Segundo ela, como ainda não houve uma decisão, o contribuinte que quer ser ressarcido deve entrar na Justiça “o mais rápido possível”. “Quem entrou na Justiça tem seu direito assegurado”, completa.
Como a reforma do governo promete acabar com o imposto “por dentro”
A primeira etapa da reforma tributária do governo, já encaminhada ao Congresso, unifica PIS/Pasep e Cofins na Contribuição sobre Bens e Serviços (CBS). A CBS não deve incluir em sua base de cálculo nem o ICMS nem o ISS, nem tampouco a sua própria alíquota. Com isso, a estimativa do governo é de que a base para cálculo da CBS seja reduzida em mais de R$ 1,8 trilhão por ano, segundo o jornal "Valor Econômico".
O secretário especial da Receita Federal, José Tostes Neto, já apontou essa alteração como um dos fatores que influiu na alíquota da CBS, fixada pelo governo em 12%. “Essa alíquota única, que substitua essas contribuições, vai tornar transparente a carga tributária”, afirmou Tostes Neto em live promovida pelo portal Congresso em Foco.

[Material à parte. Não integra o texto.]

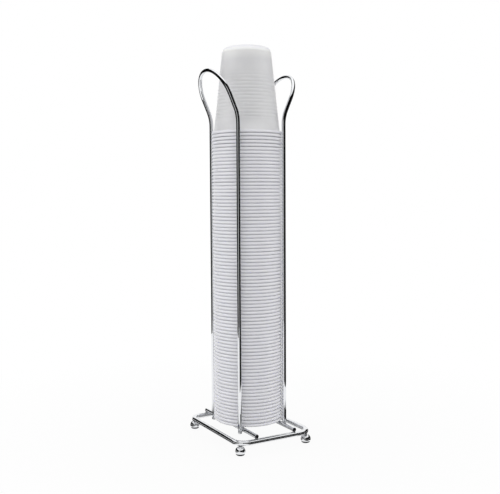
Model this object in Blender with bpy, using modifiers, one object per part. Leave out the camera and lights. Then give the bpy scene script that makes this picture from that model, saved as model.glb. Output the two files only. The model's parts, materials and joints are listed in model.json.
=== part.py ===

Também impactaram na alíquota, segundo ele, a previsão para aproveitamento amplo de créditos, que hoje não ocorre; e a alteração da incidência para a receita bruta (e não sobre a receita total). Hoje, no regime não cumulativo, a alíquota de PIS e Cofins soma 9,25%.
A proposta do governo não inclui alterações em tributos estaduais e municipais. Mas, no Congresso, já há textos de emenda à Constituição prevendo a unificação de mais tributos em um só, o que extinguiria o ICMS e também o ISS.
Juciléia Lima, da Mackenzie, alerta, porém, que é preciso esperar a alteração se efetivar para entender como será a apuração do novo tributo. “A gente sabe da proposta para mudar a tributação, mas não como a parte prática vai operar”, afirma a professora.